Phase-Sensitive Crystal-Edge Effects in Linear Optical Parametric Oscillators: Why Nominally Identical Squeezers Behave Differently

Abstract

Efficient and reproducible squeezed-light sources are essential for quantum information processing and precision metrology. Compact linear standing-wave optical parametric oscillators (OPOs) are attractive because they combine low optical loss, low pump-power requirements, and large longitudinal mode spacing. In doubly resonant cavities, however, the nonlinear interaction is not determined solely by bulk phase matching: forward- and backward-generated fields recombine coherently, making the effective gain sensitive to crystal-edge termination, wavelength-dependent coating phases, and the cavity resonance condition.
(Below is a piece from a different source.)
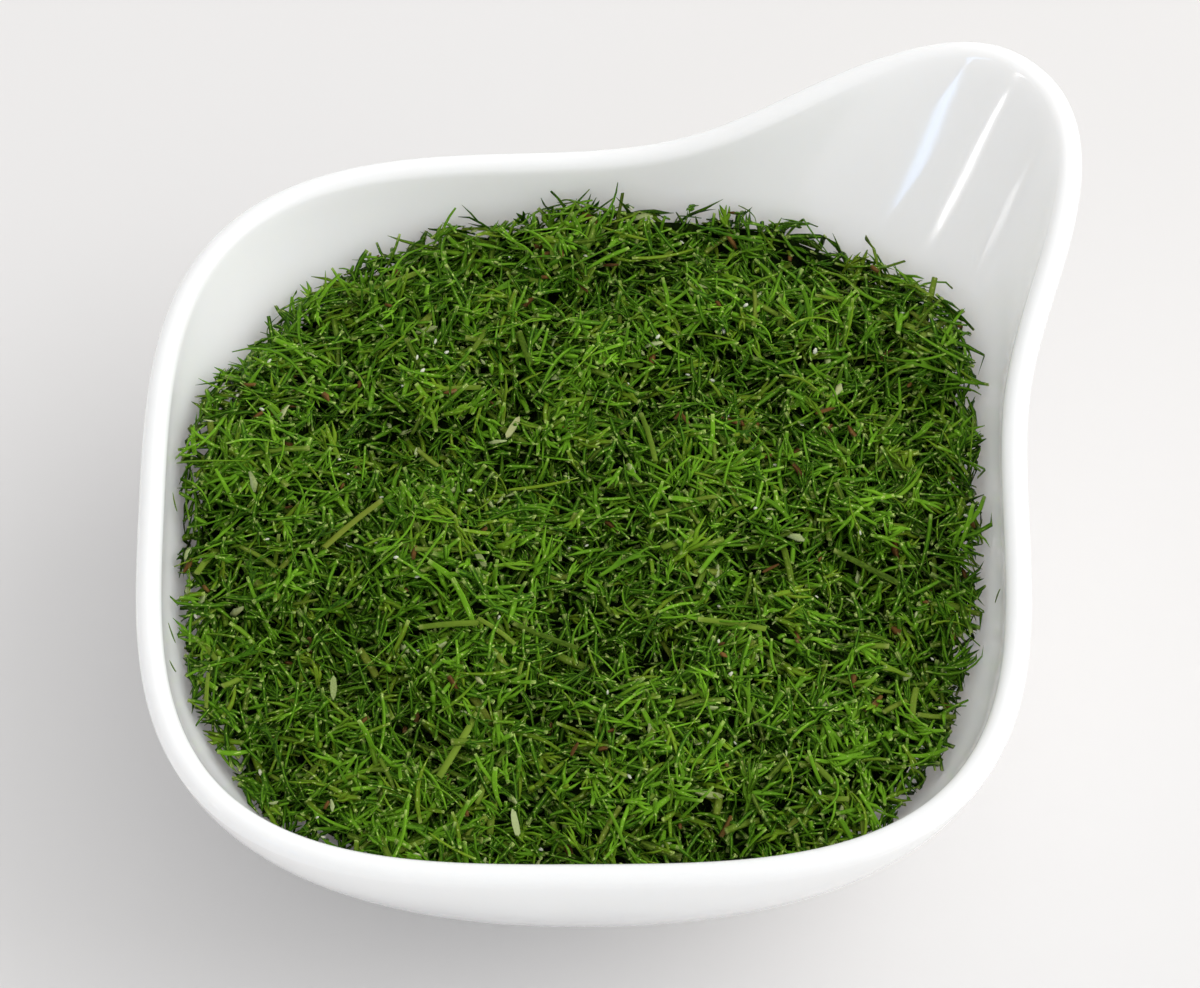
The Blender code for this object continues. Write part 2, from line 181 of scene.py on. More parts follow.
class Wiring:
    """Adds nodes to a tree and joins them. A value is a number, a colour, a socket or a Term."""

    def __init__(self, tree):
        self.tree = tree

    def feed(self, socket, value):
        value = value.socket if isinstance(value, Term) else value
        if isinstance(value, bpy.types.NodeSocket):
            self.tree.links.new(value, socket)
        else:
            socket.default_value = value

    def add(self, kind, inputs=(), **settings):
        node = self.tree.nodes.new(kind)
        for key, value in settings.items():
            setattr(node, key, value)
        for key, value in dict(inputs).items():
            self.feed(node.inputs[key], value)
        return node

    def math(self, operation, *values):
        return Term(self, self.add("ShaderNodeMath", enumerate(values), operation=operation).outputs[0])

    def vector(self, operation, *values):
        return self.add("ShaderNodeVectorMath", enumerate(values), operation=operation).outputs["Vector"]

    def scale(self, vector, amount):
        node = self.add("ShaderNodeVectorMath", {0: vector, "Scale": amount}, operation="SCALE")
        return node.outputs["Vector"]

    def length(self, vector):
        node = self.add("ShaderNodeVectorMath", {0: vector}, operation="LENGTH")
        return Term(self, node.outputs["Value"])

    def combine(self, x, y, z):
        return self.add("ShaderNodeCombineXYZ", {"X": x, "Y": y, "Z": z}).outputs[0]

    def separate(self, vector):
        return [Term(self, socket) for socket in self.add("ShaderNodeSeparateXYZ", {0: vector}).outputs]

    def ramp(self, value, low, high, to_low=0.0, to_high=1.0, kind="LINEAR"):
        """Map a value from one range to another, and hold it at the ends."""
        ends = {"Value": value, "From Min": low, "From Max": high, "To Min": to_low, "To Max": to_high}
        return Term(self, self.add("ShaderNodeMapRange", ends, interpolation_type=kind).outputs["Result"])

    def profile(self, value, points):
        """A drawn curve of straight runs through the points."""
        node = self.add("ShaderNodeFloatCurve", {"Value": value})
        curve = node.mapping.curves[0]
        for point in points[1:-1]:
            curve.points.new(*point)
        for place, point in zip(curve.points, points):
            place.location = point
            place.handle_type = "VECTOR"
        node.mapping.update()
        return Term(self, node.outputs[0])

    def noise(self, vector, scale, detail=2.0, roughness=0.5):
        values = {"Vector": vector, "Scale": scale, "Detail": detail, "Roughness": roughness}
        return Term(self, self.add("ShaderNodeTexNoise", values).outputs[0])

    def mix(self, share, first, second):
        node = self.add("ShaderNodeMix", data_type="RGBA")
        self.feed(node.inputs[0], share)
        self.feed(node.inputs[6], first)
        self.feed(node.inputs[7], second)
        return node.outputs[2]


def new_tree(name, kind, inputs, outputs):
    """A node group with named inputs and outputs, each a name and a socket type."""
    tree = bpy.data.node_groups.new(name, kind)
    for label, socket_type in inputs:
        tree.interface.new_socket(label, in_out="INPUT", socket_type=socket_type)
    for label, socket_type in outputs:
        tree.interface.new_socket(label, in_out="OUTPUT", socket_type=socket_type)
    w = Wiring(tree)
    return w, w.add("NodeGroupInput"), w.add("NodeGroupOutput")


def geometry_tree(name, inputs):
    """A Geometry Nodes tree that takes and gives a geometry."""
    return new_tree(name, "GeometryNodeTree", [("Geometry", GEOMETRY), *inputs], [("Geometry", GEOMETRY)])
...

Here, we show that these microscopic phase contributions can produce large threshold variations between nominally similar OPOs. We combine double-pass second-harmonic generation with OPO threshold measurements to extract the relevant crystal-cavity phases and analyse three linear OPO systems. The observed devices exhibit threshold variations of up to nearly six-fold, traced to the phase-dependent nonlinear-gain envelope at accessible doubly resonant operating points. Our results establish a phase-aware framework for compact linear OPOs and provide design guidelines for reproducible low-threshold squeezed-light sources in scalable photonic quantum systems.